World Down Syndrome Day, 21 March 2020 is an awakening and loud call to all the parents, families of the children with Down syndrome, to the society they live and health personnel at large by the United Nations, to raise awareness. It also seeks commitment from one and all for not sparing any effort to address the needs of the children with Down’s syndrome at all levels to enable them to achieve their fullest potential as regards the quality of life and productivity. It aims to help them assimilate with society as empowered, proud and contributing members, full of self-esteem and confidence.
This year’s theme is “We Decide”. This is in support of the United Nations Convention on the Rights of Persons with Disabilities (CRPD) which recognises effective and meaningful participation in societies as a core human right.
Down Syndrome is one of the commonest chromosomal disorders the world over. The incidence is 1 in 1000.
These children have multiple disabilities. However, a lot can be done for them through time and continuing interventions to mitigate their disabilities and facilitation of achievements to their fullest potential by simple interventions. Many of these are readily available with the final aim of making them useful and productive members of the society
Early interventions by a multidisciplinary team comprising of a physiotherapist, occupational therapist, otorhinolaryngology, ophthalmologist and speech therapist can go a long way in enabling these children to achieve their potential and to integrate and contribute to their communities.
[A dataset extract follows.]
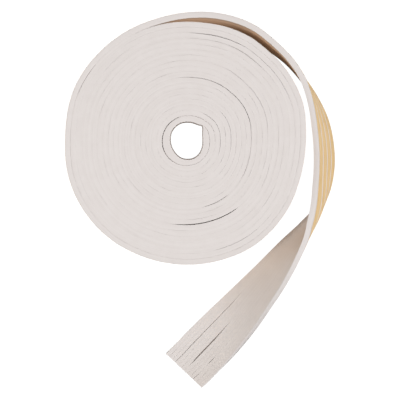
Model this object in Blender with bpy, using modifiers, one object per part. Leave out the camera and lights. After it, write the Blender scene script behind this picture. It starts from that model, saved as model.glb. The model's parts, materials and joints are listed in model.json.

Down syndrome children have disabilities of multiple organ systems such as the heart, gastrointestinal and genitourinary systems.
These should be addressed as early as possible by surgical intervention. Early stimulation therapy with the involvement of the parents is of immense benefit for the improvement of their cognitive and social development. This intervention is most effective if provided in the early years.
Having a child in a family with Down Syndrome impacts the entire family. As such, there has been a shift in the approach of the health care system which has moved towards providing for the needs of the whole family through initiatives such as Individualised Family Service Plans (IFSPs) which outlines the support required by the whole family.
It has been recognised that the parents are best placed to facilitate their child’s language and speech development as they can maximise communication opportunities in all situations. Such ongoing interventions with the involvement of the family members can change the child’s potential outcomes at an early and malleable stage of development.
Counselling of the parents is also of paramount importance. Couples should be advised to complete their families at a young age as the chances of having a baby with Down Syndrome increases exponentially with the advancing age of the mother. A comprehensive genetic workup of the child and both the parents will enable the clinician to identify the specific chromosomal error that caused the Down Syndrome.
Counselling based on proper scientific evidence will enable the family to make informed decisions. Parents, the community and the health personnel can optimise the lives of these children through concerted, coordinated and synchronised efforts. All that is needed is that “We decide” and take a pledge to do all that we can do for these specially challenged children.
Let us all come together and decide to do whatever it takes to create a positive, healthier and productive life for these children. We must choose to do everything possible for these children and resolve not to become complacent in executing what “We Decide”.